Certainly one the reasons that Martin Spreng’s jewelry always gives off a deeply lyrical vibe: the richness of shapes, the playful confrontations (colors, volumes, genres, patterns) seem to elicit a sense of the marvelous and of the dramatic.
One can compare them to the composer Mahler and his “Song of the Earth”. Much as for Mahler, Spreng’s quest for perfection isn’t akin to bare strictness: it is instead placed in the service of exalted representations of harmonious effervescence, of balanced ensembles of interdependent shapes and poetic liaisons sometimes precise to the point of disappearing (cf. the joints of the Xylos Sphere) or fracturing (cf. the gold and titanium combinations of certain rings) like fault-lines running through the designs.

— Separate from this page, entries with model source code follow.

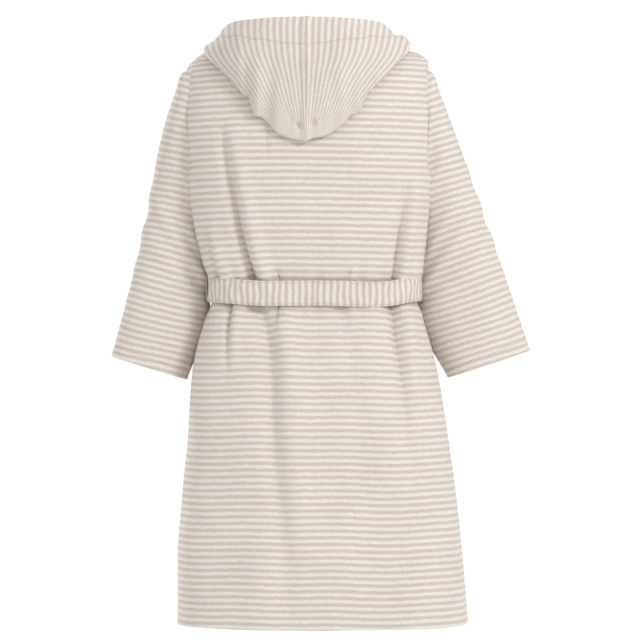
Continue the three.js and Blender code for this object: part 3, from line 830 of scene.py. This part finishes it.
# Hood: a bag of two halves of striped terry, cut with the stripes running from the face hem to the
# tip. It lies on the back: its inner layer from the neck seam to a soft fold, its outer layer from
# the fold back up to the face hem, which is turned in 45 mm and stitched.
HOOD_LEAN = 0.009
HOOD_OFF_BODY = 0.008
HOOD_FOLD = 0.014
HEM_SHARE = 0.22  # of the outer layer, the turned-in face hem
HOOD_BODY = "hood"
FOLD_LINE = [
    # share from the centre seam to the hood's front end, x, drop round the body
    (0, 0.0025, 1.099),
    (0.11, 0.044, 1.083),
    (0.23, 0.079, 1.047),
    (0.34, 0.106, 1.010),
    (0.45, 0.134, 0.83),
    (0.55, 0.188, 0.37),
    (0.75, 0.160, -0.42),
    (1, 0.092, -0.78),
]
HEM_LINE = [
    # share, x, y from the shoulder seam, z
    (0, 0.002, 0.146, 0.053),
    (0.25, 0.090, 0.134, 0.050),
    (0.42, 0.150, 0.096, 0.044),
    (0.55, 0.172, 0.040, 0.028),
    (0.75, 0.142, -0.046, 0.014),
    (1, 0.080, -0.116, -0.048),
]
HOOD_EDGE = [
    # height and half width of the hood as it is seen from behind, which the stripes follow
    (-0.200, 0.030),
    (-0.184, 0.044),
    (-0.170, 0.060),
    (-0.140, 0.092),
    (-0.105, 0.121),
    (-0.070, 0.150),
    (-0.020, 0.194),
    (0.020, 0.208),
    (0.075, 0.210),
]
HOOD_STRIPES = 16.5  # woven repeats from the centre seam to the side fold


def on_body(x, drop, lift, side):
    column = column_at(x, drop)
    step = 0.004
    du = body_point(np.clip(column + step, -1, 1), drop) - body_point(np.clip(column - step, -1, 1), drop)
    dv = body_point(column, drop + step) - body_point(column, drop - step)
    out = np.cross(du, dv)
    out = out / np.maximum(np.linalg.norm(out, axis=-1, keepdims=True), 1e-9)
    here = body_point(column, drop)
    middle = np.array([section_at(np.array(-0.1))[0], RIDGE_Y, -0.1])
    out = out * np.sign((out * (here - middle)).sum(-1, keepdims=True))
    return lap_over(side, here + out * lift, drop)


def neck_seam(share):
    early = share <= 0.5
    late = np.clip((share - 0.5) * 2, 0, 1)
    x = np.where(early, np.maximum(NECK_HALF_WIDTH * np.sin(share * math.pi), 0.0015), 0.088 - 0.014 * late)
    drop = np.where(early, NAPE_DROP * np.cos(share * math.pi) + 0.03, 0.03 - 0.69 * late)
    return x, drop


def hood_lean(share):
    return HOOD_LEAN * (1 - ease(share, 0.5, 0.9))


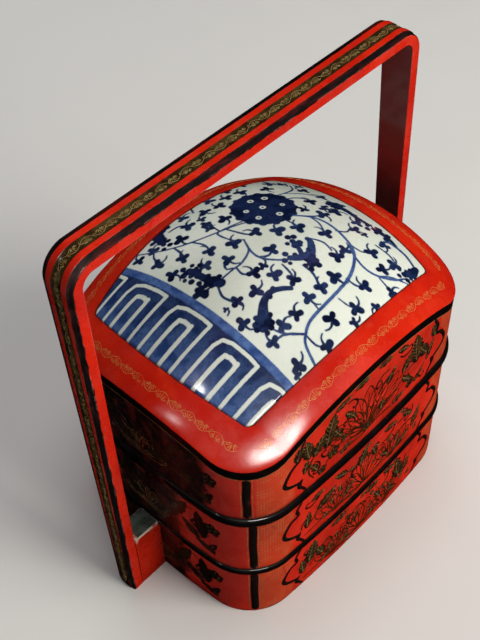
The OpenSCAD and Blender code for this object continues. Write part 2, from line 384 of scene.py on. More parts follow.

Still, Martin Spreng’s lyricism is always grounded by squares of matter, and their organization. Everything makes sense. The piece of jewelry as a symbol, in resonance with the various materials that are fashioned into reflections of the artist’s thoughts, yet most definitely made to be worn! As if the aspiration to unity were somehow the ultimate quest of the jewelry designer.
One feels tempted to think that Martin Spreng interprets the original meaning of the Greek word Cosmos but takes it into an infinitely tiny dimension: is he inviting us to wear our own little micro-cosmos that has been magically – and most conveniently! – made into a jewel-size?